The interesting shift is not that AI models can now do each of those steps. It is that you no longer integrate them as software at all. You call them. A state of the art image model and a state of the art image to 3D model are each just an HTTP endpoint with a documented contract. The agent does not import a library or manage weights or provision a GPU. It reads how to call the thing, then calls it.
So the creative stack collapses from "install and learn N applications" down to "describe what you want, and let an agent glue together a couple of model endpoints."
agents.md is the contract
Every Gradio Space on the Hub exposes a plain text agents.md that tells an agent exactly how to drive it:
curl https://huggingface.co/spaces/microsoft/TRELLIS.2/agents.md
returns the whole contract in one shot: the API schema, the call and poll endpoints, how to upload a file, and the auth hint.
API schema: GET .../gradio_api/info
Call endpoint: POST .../gradio_api/call/{endpoint} {"param_name": value, ...}
Poll result: GET .../gradio_api/call/{endpoint}/{event_id}
File inputs: POST .../gradio_api/upload -F "files=@file.ext"
Auth: Bearer $HF_TOKEN
No client library, no hardcoded integration. You can find this on any Gradio Space through its Agents button:
Point a coding agent at that link, give it an HF_TOKEN, and it can run the Space end to end. The payoff is chaining: the output of one Space becomes the input to the next.
The whole figurine pipeline is two endpoints in a row.
Photo to figurine portrait. black-forest-labs/FLUX.2-dev takes a reference photo plus a prompt and returns an identity preserving "collectible vinyl figurine" portrait. This is the step that used to be Photoshop. It is now one call with a reference image attached.
Portrait to 3D. microsoft/TRELLIS.2 takes that single image and returns a real textured 3D mesh (a .glb). This is the step that used to be Blender. It is now one call.
Here is a real run. A reference photo on the left, the figurine the pipeline returns on the right. No manual editing in between.

Because the two steps run in sequence, the studio shows the intermediate result while you wait: your photo, then the figurine portrait the moment FLUX returns it, then the spinning 3D model once TRELLIS finishes.
To prove the style holds across very different subjects, the studio ships with a cabinet of famous artworks, each one a single prompt through the same two Spaces:

The Girl with a Pearl Earring, the Birth of Venus, American Gothic, and the Son of Man. Same two Spaces, only the prompt changed.

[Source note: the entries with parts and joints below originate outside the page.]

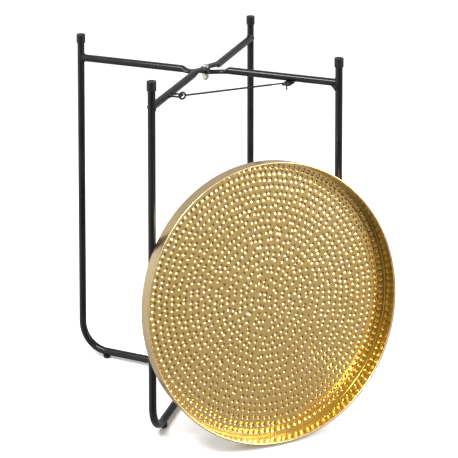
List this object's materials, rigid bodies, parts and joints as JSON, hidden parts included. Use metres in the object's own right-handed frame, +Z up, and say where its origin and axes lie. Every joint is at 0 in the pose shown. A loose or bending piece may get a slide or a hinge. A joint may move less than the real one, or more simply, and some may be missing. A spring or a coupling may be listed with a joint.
{
  "type": "folding tray table",
  "caption": "Folding tray table: a round hammered gold-coloured metal tray leaning on its black tubular stand, whose crossing U-shaped frames pivot to fold and are held open by a hooked stay.",
  "frame": {"origin": "on the floor, at the middle of the stand's four glides, where the common axis of the two pivot bolts meets the floor", "axes": "+Z up; +X along frame A's crossbar towards its right post; +Y to the back, away from the tray's side"},
  "size_m": [0.5643, 0.5265, 0.564],
  "materials": {
    "black_frame": "semi-matte black powder coat",
    "black_rubber": "matte black moulded rubber",
    "black_wire": "semi-matte black powder-coated wire",
    "zinc_hardware": "bright zinc plate",
    "hammered_brass": "polished gold-toned sheet, hammered floor, satin rim"
  },
  "bodies": {
    "frame_a": {"frame_a_tube": "black_frame", "frame_a_crossbar": "black_frame", "post_cap_a_left": "black_rubber", "post_cap_a_right": "black_rubber", "foot_pad_a_left": "black_rubber", "foot_pad_a_right": "black_rubber", "staple_a": "black_wire", "top_pivot_bolt": "zinc_hardware", "top_pivot_nut": "zinc_hardware", "top_pivot_washer": "zinc_hardware", "top_pivot_lock_washer": "zinc_hardware", "top_pivot_spacer": "zinc_hardware", "bottom_pivot_bolt": "zinc_hardware", "bottom_pivot_nut": "zinc_hardware", "bottom_pivot_spacer": "zinc_hardware"},
    "frame_b": {"frame_b_tube": "black_frame", "frame_b_crossbar": "black_frame", "post_cap_b_front": "black_rubber", "post_cap_b_back": "black_rubber", "foot_pad_b_front": "black_rubber", "foot_pad_b_back": "black_rubber", "staple_b": "black_wire"},
    "stay_rod": {"stay_rod": "black_wire"},
    "tray": {"tray": "hammered_brass"}
  },
  "joints": [
    {"name": "fold", "type": "hinge", "parent": "frame_a", "child": "frame_b", "pos_m": [0, 0, 0], "axis": [0, 0, 1], "range_deg": [0, 78]},
    {"name": "stay_lift", "type": "hinge", "parent": "frame_b", "child": "stay_rod", "pos_m": [0.02747, -0.15505, 0.523], "axis": [0.0906, -0.9959, 0], "range_deg": [0, 150]},
    {"name": "tray_away", "type": "slide", "parent": "frame_a", "child": "tray", "axis": [0.6754, -0.6534, 0.342], "range_m": [0, 0.36]}
  ],
  "couplings": [
    {"joint": "stay_lift", "follows": "fold", "ratio": 1.9},
    {"joint": "tray_away", "follows": "fold", "m_per_rad": 0.26}
  ]
}
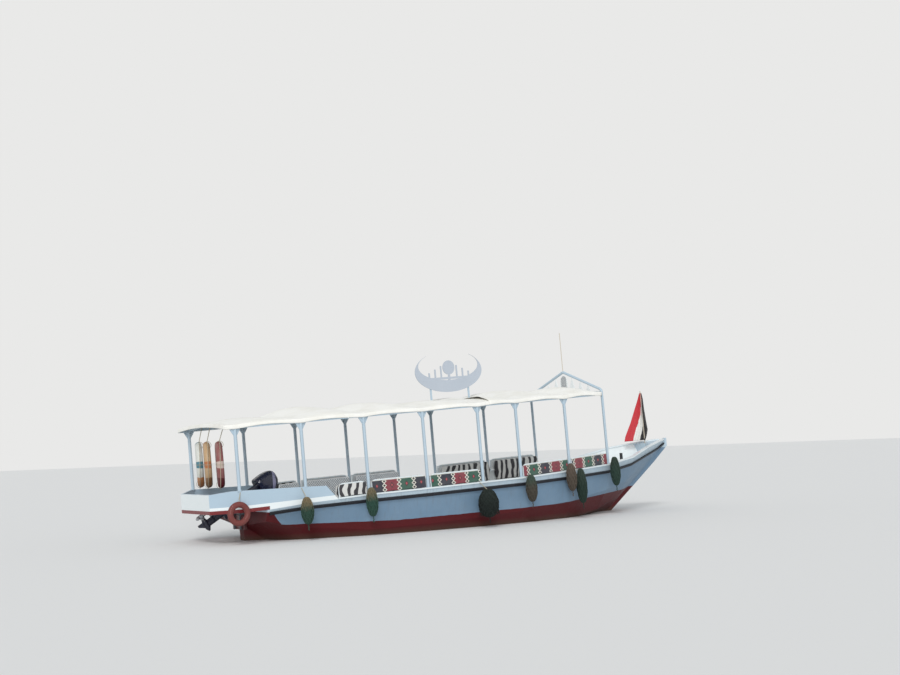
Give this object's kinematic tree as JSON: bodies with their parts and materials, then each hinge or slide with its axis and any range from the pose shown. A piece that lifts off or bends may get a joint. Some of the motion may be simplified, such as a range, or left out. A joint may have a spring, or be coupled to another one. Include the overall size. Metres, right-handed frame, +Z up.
{
  "type": "river passenger motor launch with canopy",
  "caption": "Long open river launch with a cloth canopy on posts, side benches, an overhanging stern and a tilting outboard motor hung in a well.",
  "frame": {"origin": "on the centreline amidships, at the water surface the boat floats in", "axes": "+X to the bow, +Y to port, +Z up; the keel line is trimmed bow up by 3.5 degrees"},
  "size_m": [10.3099, 3.597, 4.1354],
  "materials": {
    "hull_paint": "painted",
    "bottom_paint": "painted",
    "deck_paint": "painted",
    "topside_paint": "painted",
    "strake_black": "matt",
    "frame_paint": "gloss",
    "canopy_cloth": "matt",
    "cushion_cloth": "striped",
    "panel_cloth": "printed",
    "sign_paint": "gloss",
    "bollard_paint": "painted",
    "flag_cloth": "printed",
    "ring_white": "satin",
    "ring_orange": "weathered",
    "ring_red": "weathered",
    "cord": "laid rope",
    "ring_fender": "weathered",
    "fender_green": "weathered",
    "bracket_metal": "cast",
    "leg_paint": "gloss",
    "cowl_paint": "gloss",
    "tiller_grip": "ribbed",
    "prop_metal": "cast"
  },
  "bodies": {
    "hull": {"hull_shell": "hull_paint", "keel_and_stem": "bottom_paint", "counter": "bottom_paint", "sole": "deck_paint", "foredeck": "deck_paint", "stern_sheets": "deck_paint", "benches": "deck_paint", "transom_board": "deck_paint", "stern_bulwark": "topside_paint", "side_bulwarks": "topside_paint", "gunwale_caps": "topside_paint", "rubbing_strakes": "strake_black", "canopy_rails": "frame_paint", "posts": "frame_paint", "cross_bows": "frame_paint", "front_hoop": "frame_paint", "gable_ornament": "frame_paint", "aerial": "frame_paint", "side_rails": "frame_paint", "flagstaff": "frame_paint", "sign_uprights": "frame_paint", "canopy": "canopy_cloth", "seat_cushions": "cushion_cloth", "back_cushions": "cushion_cloth", "side_cloths": "panel_cloth", "roof_sign": "sign_paint", "bollard": "bollard_paint", "flag": "flag_cloth", "lifebuoy_port": "ring_white", "lifebuoy_middle": "ring_orange", "lifebuoy_starboard": "ring_red", "lifebuoy_lanyards": "cord", "fender_lanyards": "cord", "quarter_fender": "ring_fender", "fenders_starboard": "fender_green", "fenders_port": "fender_green", "clamp_bracket": "bracket_metal"},
    "swivel": {"swivel_bracket": "bracket_metal"},
    "motor": {"motor_leg": "leg_paint", "motor_cowl": "cowl_paint", "tiller": "tiller_grip"},
    "propeller": {"propeller": "prop_metal"}
  },
  "joints": [
    {"name": "motor_tilt", "type": "hinge", "parent": "hull", "child": "swivel", "pos_m": [-4.42577, 0, 0.45065], "axis": [0, 1, 0], "range_deg": [-62, 0]},
    {"name": "motor_steer", "type": "hinge", "parent": "swivel", "child": "motor", "pos_m": [-4.4545, 0, 0.49755], "axis": [0.8526, 0, 0.5225], "range_deg": [-30, 30]},
    {"name": "propeller_spin", "type": "hinge", "parent": "motor", "child": "propeller", "pos_m": [-5.04715, 0, 0.41585], "axis": [0.5225, 0, -0.8526], "continuous": true}
  ]
}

In the first two posts, the agent was the only one calling the Spaces, and the output was a finished gallery. This time the app hands the pipeline to the visitor.

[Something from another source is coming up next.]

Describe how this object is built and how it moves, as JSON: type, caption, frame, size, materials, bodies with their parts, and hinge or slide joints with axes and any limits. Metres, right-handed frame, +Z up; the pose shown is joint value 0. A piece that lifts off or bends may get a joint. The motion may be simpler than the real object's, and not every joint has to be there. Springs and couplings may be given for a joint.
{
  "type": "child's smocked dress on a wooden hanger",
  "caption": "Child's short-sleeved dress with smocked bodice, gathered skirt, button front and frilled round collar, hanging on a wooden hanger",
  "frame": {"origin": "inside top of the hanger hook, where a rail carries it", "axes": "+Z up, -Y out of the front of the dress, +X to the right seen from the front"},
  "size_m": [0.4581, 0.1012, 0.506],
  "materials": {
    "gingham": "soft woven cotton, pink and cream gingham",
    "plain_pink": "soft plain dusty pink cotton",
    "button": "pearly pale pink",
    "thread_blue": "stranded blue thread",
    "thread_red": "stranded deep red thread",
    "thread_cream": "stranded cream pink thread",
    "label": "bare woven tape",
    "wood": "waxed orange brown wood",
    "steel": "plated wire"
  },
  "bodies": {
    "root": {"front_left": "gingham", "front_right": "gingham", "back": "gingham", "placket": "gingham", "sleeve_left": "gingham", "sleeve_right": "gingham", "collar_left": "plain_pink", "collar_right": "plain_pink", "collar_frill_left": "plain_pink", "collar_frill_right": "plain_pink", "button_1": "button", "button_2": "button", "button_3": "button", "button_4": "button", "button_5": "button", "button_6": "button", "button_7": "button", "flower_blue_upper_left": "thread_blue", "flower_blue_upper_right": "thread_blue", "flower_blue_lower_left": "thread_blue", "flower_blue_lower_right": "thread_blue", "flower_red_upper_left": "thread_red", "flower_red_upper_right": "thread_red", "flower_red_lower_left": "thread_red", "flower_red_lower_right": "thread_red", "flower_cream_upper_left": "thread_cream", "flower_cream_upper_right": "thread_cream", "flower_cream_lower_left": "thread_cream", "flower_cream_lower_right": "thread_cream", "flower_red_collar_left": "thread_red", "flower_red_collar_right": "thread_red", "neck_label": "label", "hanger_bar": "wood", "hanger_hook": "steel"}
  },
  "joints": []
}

When you sign in with Hugging Face and upload a photo, the studio forwards your image to FLUX.2 and TRELLIS using your token, so the GPU work runs on your own quota. The app itself is mostly glue: a small server that reads the same agents.md contracts, plus a viewer to spin the result. There is no creative software on the backend, because there is no creative software anywhere in the loop.
That is the part I find most telling. The "studio" is not a 3D tool that happens to use AI. It is a thin wrapper around two model endpoints, and the wrapper is the only thing that needed to be written.
agents.md makes a Space trivial to drive, so an agent reaches for it instead of a model it would have to set up by hand.The future of a lot of multimedia software looks less like learning Photoshop and Blender, and more like connecting your agent to a prompt, and connecting that to the right image and 3D generation Spaces on the Hub.
# photo + prompt -> figurine portrait
curl https://huggingface.co/spaces/black-forest-labs/FLUX.2-dev/agents.md
# single image -> textured 3D mesh
curl https://huggingface.co/spaces/microsoft/TRELLIS.2/agents.md
Paste either link into your coding agent (Claude Code, etc.), set your HF_TOKEN, and ask it to build something. Or just open the studio, sign in, and turn your own face into a collectible. The full app, including the small server that hits those two agents.md endpoints, lives in the Space repo.
The building blocks are sitting on the Hub. The agents already know how to glue. You never had to open Blender.